There are several theories about the origin of Campaspero's name, a leading one being from the Spanish phrase "Rough Field," which correctly describes the rocky terrain of the area.

Until 1833, the Campaspero belonged to the province of Segovia. It was closely linked to the province of Valladolid because of the proximity to the Comunidad de Villa y Tierra de Peñafiel (Valladolid). In 1833, Campaspero was made a part of Valladolid province.

==Campaspero today==
Nowadays, Campaspero is the only town in Valladolid's province belonging to the Churrería, a region integrated by Segovian localities, with the sole exception of Campaspero.
The parochial church of Guzmán's Santo Domingo is built on stone of its famous quarries.
This building dates back to the 18th century, when it was decided to raise this temple due to the condition of ruin of the previous one, which is missing today. The church has a simple structure, and keeps within some carvings of notable interest, as that of the Ascension, made by Pedro Berrugete, a sculptor from the neighbour town of Peñafiel, in the second half of the 18th century.

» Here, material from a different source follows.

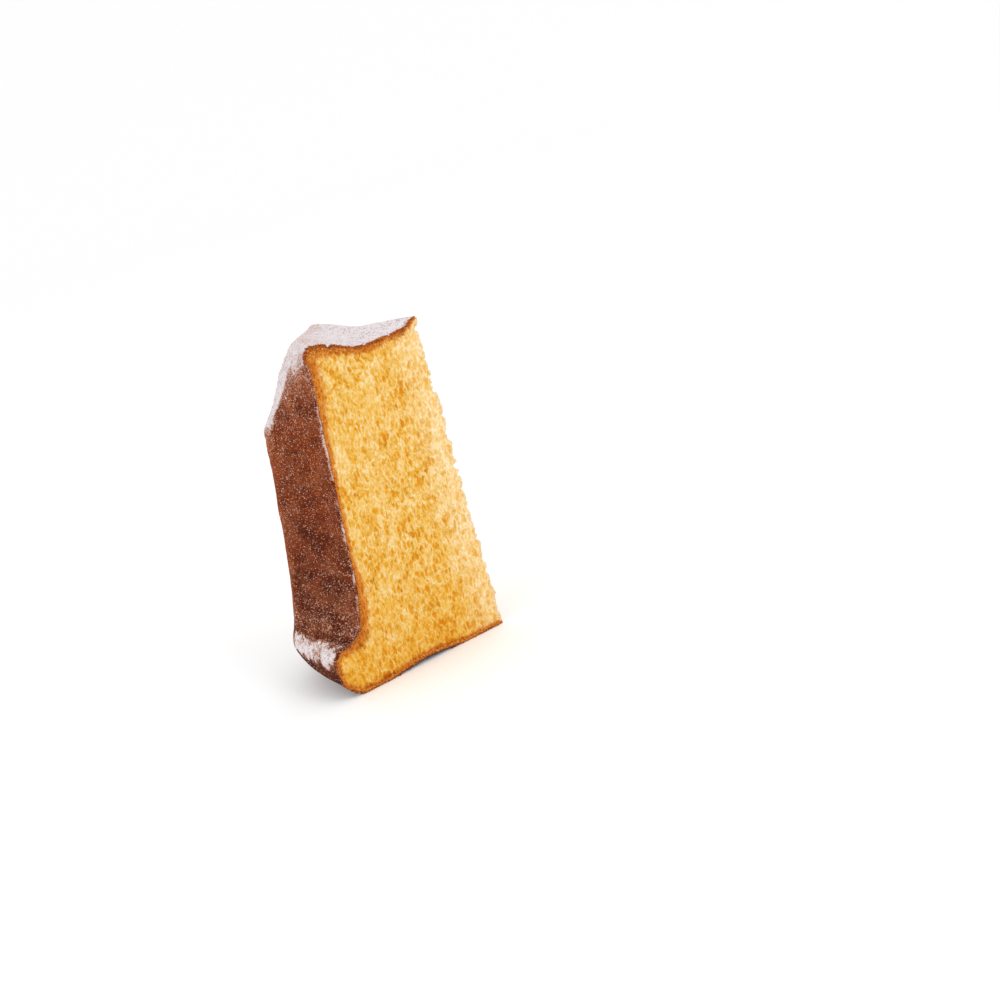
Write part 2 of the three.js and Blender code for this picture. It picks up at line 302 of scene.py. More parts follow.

The images of Santo Domingo of Guzmán (the church's patron saint) and San Buenaventura were carved in the same century. They share the major altarpiece with that of the Ascension. They also share the Baroque style, and were carved in wood for Pedro Ventosa, an artist from Sepúlveda (Segovia). On the left of the presbytery stands out a sculpture of Christ Crucificado, built in the endings of the 16th century. It was surely carved in Cuéllar by Roque Muñoz. In the side of the Epistle an altarpiece of dressing shows an image of the Virgin of the Rosario.

==Quarries==

Campaspero sits on a seam of stone 30 meters thick, which the townspeople have used since they settled there. The stone of its quarries has long been an important source of work for the village.

Many buildings of the province were built with Campaspero's stone.